Jud holds fewer than 100 residents in LaMoure County and is named for Judson LaMoure, an early state legislator. Since the early 2000s, residents and visiting artists have painted murals across nearly every building in town, including the post office, the grain elevator, the fire hall, and several houses, turning the place into a walkable open-air gallery of prairie wildlife, rural scenes, and abstract patterns. The annual Jud Art Festival each summer brings in regional artists and live music. Most travelers come for the murals and the sight of an entire town organized around one creative project.

Bottineau

Tommy Turtle statue in Bottineau, North Dakota
Tommy Turtle, symbol of Bottineau, North Dakota. Image credit: Bobak Ha’Eri, CC BY 3.0 via Wikimedia Commons.

Bottineau sits a little over ten miles south of the Canadian border as the gateway to the Turtle Mountains. Its mascot, the 30-foot fiberglass Tommy the Turtle, went up in 1978 riding a 34-foot snowmobile and is billed as the world’s tallest turtle statue. Pride Dairy on Main Street is the last small-town creamery still operating in North Dakota, known for its Juneberry ice cream. Lake Metigoshe State Park, about fifteen miles north, offers boating, kayaking, fishing, and winter ice fishing. Bottineau Winter Park, the largest ski area in the state, runs ten runs across 200 vertical feet plus a tubing hill, and Dakota College at Bottineau, established in 1906, anchors the campus side of town.

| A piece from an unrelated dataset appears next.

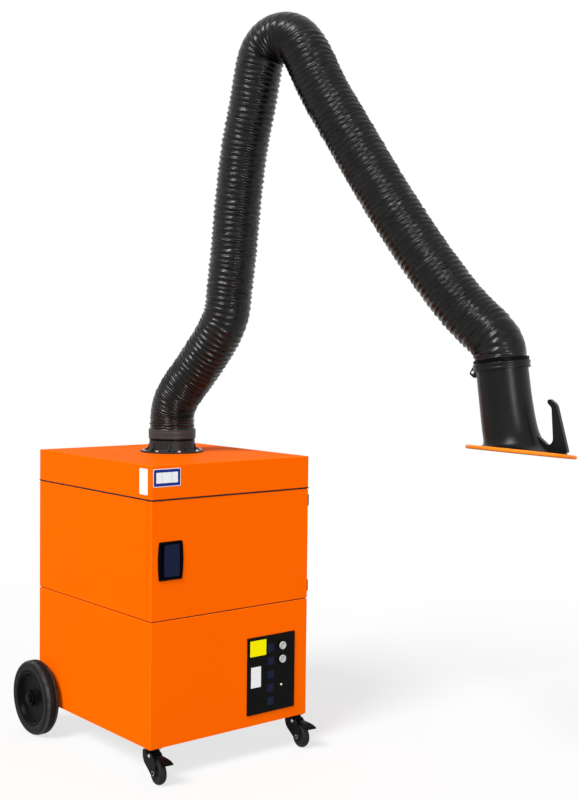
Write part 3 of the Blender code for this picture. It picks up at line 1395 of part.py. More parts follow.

Where The Frontier Still Shows

What these ten towns share is how much of the frontier they kept. The Missouri River and Lake Sakakawea shaped Garrison. The Sheyenne River Valley runs through Fort Ransom, Lisbon, and Valley City. The Pembina Gorge holds Walhalla on the Canadian border, the Badlands hold Medora, and the Turtle Mountains rise behind Bottineau. Each one still keeps its 19th-century buildings and the kind of small-town institutions that have closed almost everywhere else.